Miklashevich, Varvara
Miklashevich, Varvara Semenovna
(maiden name, V. S. Smagina). Born in 1772, in Penza; died in 1846, in St. Petersburg. Russian writer.
Miklashevich was the daughter of a nobleman. She was a relative and friend of A. A. Zhandr, who introduced her to A. S. Griboedov and A. I. Odoevskii. Miklashevich made her literary debut in 1824 as a translator. She wrote the novel The Village of Mikhailovskoe, or An Eighteenth Century Landowner (1828–36; published in full in 1864–65), in which she denounced serfdom and described actual events and people, including prominent Decembrists.
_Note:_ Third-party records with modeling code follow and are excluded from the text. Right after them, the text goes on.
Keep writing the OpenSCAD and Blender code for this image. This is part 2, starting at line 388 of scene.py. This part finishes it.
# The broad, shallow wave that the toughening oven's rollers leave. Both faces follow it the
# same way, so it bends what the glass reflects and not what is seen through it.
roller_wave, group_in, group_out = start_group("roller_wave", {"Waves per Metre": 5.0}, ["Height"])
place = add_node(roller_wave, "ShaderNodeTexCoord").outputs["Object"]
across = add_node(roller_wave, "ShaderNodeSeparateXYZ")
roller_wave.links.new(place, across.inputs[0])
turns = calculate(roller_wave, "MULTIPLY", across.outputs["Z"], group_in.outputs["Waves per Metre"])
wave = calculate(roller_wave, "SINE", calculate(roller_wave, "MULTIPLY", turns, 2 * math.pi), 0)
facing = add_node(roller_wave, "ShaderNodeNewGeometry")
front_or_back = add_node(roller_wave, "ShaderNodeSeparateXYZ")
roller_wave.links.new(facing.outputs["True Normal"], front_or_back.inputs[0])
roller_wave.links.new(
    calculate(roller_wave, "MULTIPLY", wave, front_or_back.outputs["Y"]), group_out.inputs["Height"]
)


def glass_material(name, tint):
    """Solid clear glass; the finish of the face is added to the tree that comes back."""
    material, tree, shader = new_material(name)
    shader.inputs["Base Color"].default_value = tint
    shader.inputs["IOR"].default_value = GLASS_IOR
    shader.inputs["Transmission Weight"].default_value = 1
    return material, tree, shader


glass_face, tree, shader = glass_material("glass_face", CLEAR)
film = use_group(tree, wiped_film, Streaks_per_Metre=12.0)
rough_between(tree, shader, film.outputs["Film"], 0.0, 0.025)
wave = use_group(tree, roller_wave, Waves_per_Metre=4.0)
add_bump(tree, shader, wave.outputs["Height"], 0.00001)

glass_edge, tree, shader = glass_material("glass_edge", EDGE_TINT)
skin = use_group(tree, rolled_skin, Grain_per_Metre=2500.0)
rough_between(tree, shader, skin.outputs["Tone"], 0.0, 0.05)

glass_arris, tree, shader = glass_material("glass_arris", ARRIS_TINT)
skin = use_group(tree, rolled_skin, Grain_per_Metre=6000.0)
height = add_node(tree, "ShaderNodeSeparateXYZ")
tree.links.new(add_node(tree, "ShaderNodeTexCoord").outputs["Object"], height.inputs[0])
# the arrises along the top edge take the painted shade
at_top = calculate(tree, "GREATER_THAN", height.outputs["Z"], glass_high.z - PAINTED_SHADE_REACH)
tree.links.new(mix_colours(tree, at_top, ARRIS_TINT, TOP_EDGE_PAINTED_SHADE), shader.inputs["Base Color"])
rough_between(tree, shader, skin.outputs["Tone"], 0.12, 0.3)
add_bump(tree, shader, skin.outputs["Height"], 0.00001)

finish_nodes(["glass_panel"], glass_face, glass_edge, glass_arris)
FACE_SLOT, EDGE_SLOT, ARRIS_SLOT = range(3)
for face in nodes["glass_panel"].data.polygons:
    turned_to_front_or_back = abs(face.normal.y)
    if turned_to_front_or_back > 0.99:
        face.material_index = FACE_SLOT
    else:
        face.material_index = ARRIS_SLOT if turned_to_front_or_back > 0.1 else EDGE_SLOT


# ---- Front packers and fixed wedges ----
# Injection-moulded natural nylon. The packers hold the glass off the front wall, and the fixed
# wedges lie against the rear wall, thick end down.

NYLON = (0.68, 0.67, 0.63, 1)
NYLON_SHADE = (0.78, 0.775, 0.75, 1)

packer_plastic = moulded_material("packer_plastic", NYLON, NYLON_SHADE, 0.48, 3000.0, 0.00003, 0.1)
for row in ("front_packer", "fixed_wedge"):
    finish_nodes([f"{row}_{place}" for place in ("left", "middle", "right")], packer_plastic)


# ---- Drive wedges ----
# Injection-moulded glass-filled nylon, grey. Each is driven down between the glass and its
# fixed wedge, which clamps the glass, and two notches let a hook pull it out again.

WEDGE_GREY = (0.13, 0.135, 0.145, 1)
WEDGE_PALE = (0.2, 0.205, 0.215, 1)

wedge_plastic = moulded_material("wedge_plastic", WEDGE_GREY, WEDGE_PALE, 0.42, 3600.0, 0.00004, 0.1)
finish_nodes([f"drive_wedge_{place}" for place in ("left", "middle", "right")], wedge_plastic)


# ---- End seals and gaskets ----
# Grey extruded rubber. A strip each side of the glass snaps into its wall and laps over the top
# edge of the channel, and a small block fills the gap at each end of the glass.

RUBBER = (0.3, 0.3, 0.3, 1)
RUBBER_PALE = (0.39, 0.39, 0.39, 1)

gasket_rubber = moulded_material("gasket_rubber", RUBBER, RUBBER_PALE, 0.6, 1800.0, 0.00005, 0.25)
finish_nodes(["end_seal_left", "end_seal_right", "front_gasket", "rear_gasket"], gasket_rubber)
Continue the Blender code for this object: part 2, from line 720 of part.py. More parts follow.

The novel was banned by the censorship and distributed in manuscript form; in his writings, A. S. Pushkin attested to the novel’s popularity (Poln. sobr. soch., vol. 12, 1949, p. 183).
REFERENCES
Griboedov, A. S. Poln. Sobr. Soch., vol. 3. Petrograd, 1917.Danilov, I. “Zabytaia pisatel’nitsa.” Istoricheskii vestnik, 1900, no. 7.
Bobrov, E. “A. S. Pushkin and V. S. Miklashevich.” Sbornik uchenoliteraturnogo obshchestva pri Iur’evskom universitete, 1908, vol. 13.